FORT VANCOUVER NATIONAL HISTORIC SITE
Fort Vancouver was the administrative headquarters and main supply depot for the Hudson's Bay Company's fur trading operations in the immense Columbia Department. Under the leadership of John McLoughlin, the fort became the center of political, cultural, and commercial activities in the Pacific Northwest. When American immigrants arrived in the Oregon Country during the 1830s and 1840s, Fort Vancouver provided them with essential supplies to begin their new settlements.
In 1996, the 366-acre Vancouver National Historic Reserve was established to protect adjacent, historically significant historical areas. It includes Fort Vancouver National Historic Site, as well as Vancouver Barracks, Officers' Row, Pearson Field, The Water Resources Education Center, and portions of the Columbia River waterfront.
The McLoughlin House in Oregon City, Oregon, restored to honor the life and accomplishments of Dr. John McLoughlin, ?the Father of Oregon,? has recently been turned over for administration by the National Park Service from the McLoughlin Memorial Association, who have been stewards of the house since 1909. The McLoughlin House will be managed by the Superintendent and staff of Fort Vancouver National Historic Site.
If you would like more information about the McLoughlin House and on-going management planning, click "News" or "Management Docs" (above, right) or go to the new McLoughlin House website at: http://www.nps.gov/mcho/
If you would like more information on Fort Vancouver site history, please contact: Tracy Fortmann: 360/696-7655 ext. #13.
Contact by e-mail: [email protected]
Living History Demonstrations:
Blacksmith Shop : The art of blacksmithing comes to life Thursday through Monday in Fort Vancouver's blacksmith shop. Staff and volunteer blacksmiths share their knowledge with visitors while producing a variety of metal items using traditional forging methods.
Historically, Fort Vancouver's blacksmith shop was the largest metal working enterprise in the Oregon Country. Four full-time blacksmiths and several helpers produced equipment and hardware to supply two dozen forts in the Columbia Department and items to trade with Native Americans. Later, smiths produced tools and items which helped American settlers establish themselves in the Oregon territory. Axes, plows, hoes, beaver traps, wagon parts, nails, door latches and other metal items were manufactured using forges fired with British coal.
Kitchen : Experience the sights and mouthwatering smells of a 19th century kitchen. On summer weekends, interpreters in period clothing prepare traditional recipes using a wood heated oven and hearth.
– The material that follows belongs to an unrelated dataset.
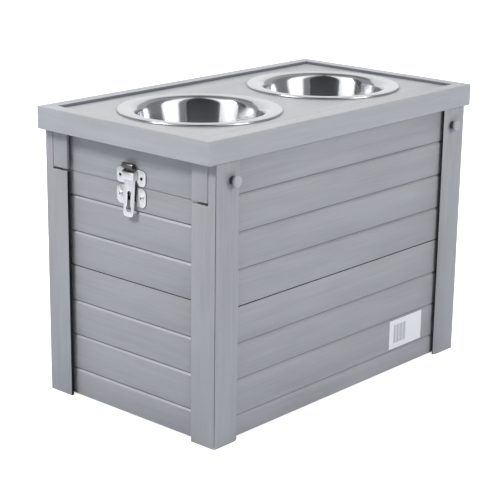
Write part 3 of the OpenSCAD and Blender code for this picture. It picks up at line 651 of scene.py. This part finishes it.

The kitchen at Fort Vancouver was traditionally a very busy place. Two kitchen stewards and several helpers busily prepared meals for the 25 or more people living inside the fort palisade. Most food was produced by the Hudson's Bay Company's agricultural enterprise. The Company raised several thousand head of livestock, cultivated 1,500 acres of field crops such as potatoes, wheat and barley, and maintained an orchard and kitchen garden.
Carpenter Shop : The sound of hammering and the smell of freshly-sawn wood once again fill the Carpenter Shop on Tuesdays and Wednesdays throughout the summer. Carpenters in period clothing share 1840's carpentry techniques and history with visitors.
In 1845, five carpenters and several laborers worked in the shop, producing simple "country made" furniture, windows, doors, coffins, ox yolks, and other necessities fashioned from the locally abundant timber. Surplus goods were sold to newly arriving American settlers. Carpenters were also kept busy constructing new buildings and dismantling old ones, with only hand tools to fit the joints and muscle power to lift massive beams.
Bakehouse : The Bakehouse at Fort Vancouver employed two or three men year round, who were kept busy supplying the daily rations of biscuit ("sea biscuits" or "hard tack") for the labor force at Fort Vancouver. The Bakehouse also produced biscuit for exportation to sites that did not have baking ovens, and much of the supply for the Company's ships. Demonstrations in the reconstructed Bakehouse occur on special event days.
1845 Period Garden : Stroll through the 1845 period garden and admire the produce, ornamental shrubs, and flowers grown from heritage seeds. Staff and several dedicated volunteers tend today's plantings with loving care.
Fort Vancouver's original garden was the equal of many English manor gardens. Within its five acres grew an astounding array of carefully tended greenery, both edible and ornamental. Hudson's Bay Company laborers traditionally grew many varieties of tomatoes, onions, lettuce, potatoes, and herbs. Most produce ended up on the mess hall table where the upper class dined in elegance. Even rare delicacies such as oranges, lemons and figs were grown in hothouses. Such importance was attached to the garden that Chief Factor John McLoughlin sent the fort's gardener, Scotsman William Bruce, to the Cheswick Estate in England for training in the finer points of horticulture.